Friday, September 8, 2017

Indie Book of the Month: September 2017

Penny White and the Temptation of Dragons by Chrys Cymri. 

Take a cozy mystery, add a few dragons and other mythical creatures, then throw in lots of Doctor Who references, and you have this book. 

At first glance the premise seems too over-the-top to be believed. And it is. It's over-the-top. But it's also grounded enough in theology and, as I said above, great Doctor Who references to make it a believable read. 

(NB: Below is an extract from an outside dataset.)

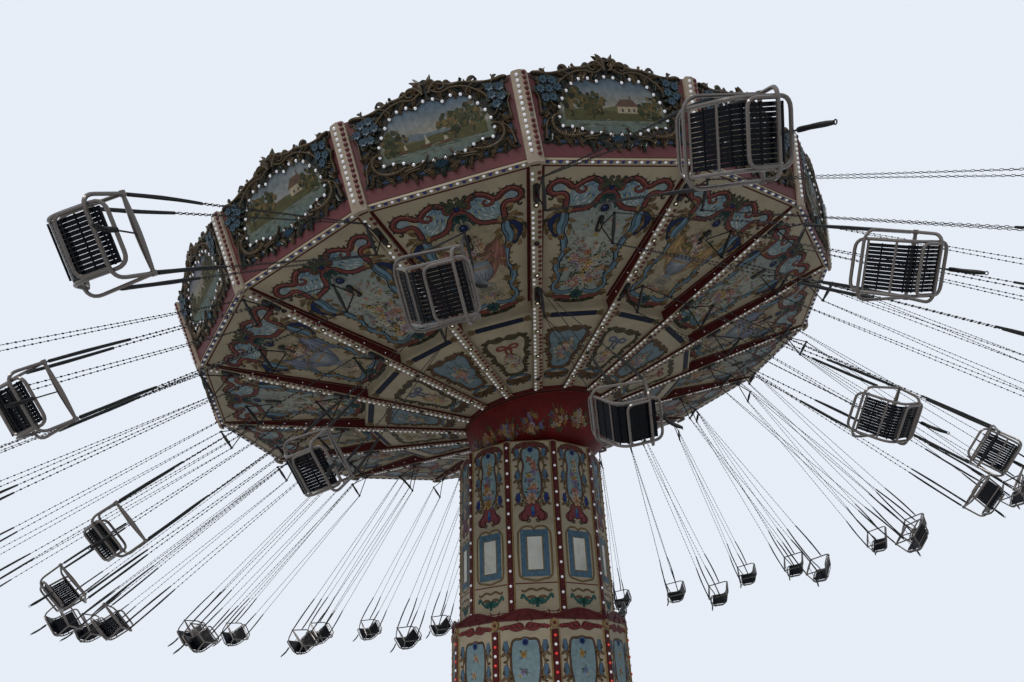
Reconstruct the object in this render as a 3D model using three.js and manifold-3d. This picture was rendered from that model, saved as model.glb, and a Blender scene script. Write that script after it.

Penny White is a vicar who has lived her entire life in our regular, mundane world. For all she knows, that's all that exists. But she also has a very open mind, so when she discovers that things like dragons and gryphons and even unicorns are real, she accepts it all without batting an eyelid. Again, that seems like a plot twist which would be hard to digest, but the way Penny's character is established, I had no problem believing that she would accept these incredible facts without the least amount of skepticism. 

When she discovers that a series of unexplained, and possibly related, deaths have occurred, she finds herself involved in a murder mystery that spans two worlds. The main story of this book is the investigation into the murders, but there's much more to it than that. 

I mentioned that this book contains a good bit of theology and a good bit of Doctor Who. I loved that the author was not afraid to reach deep into both subjects to find the little details that make this book what it is. Even if you're not a priest or a Doctor Who fan, these details nevertheless add a richness to the narrative that draws the reader in and makes this world, fantastical as it may seem, feel very real. 

This is the second cozy mystery I've reviewed this year, and I'm really beginning to open up more to this genre. I'm anxious to read other cozy mysteries, with or without dragons.

Please take a chance on this book. Even if dragons aren't your thing, this is still a great read and well worth your time.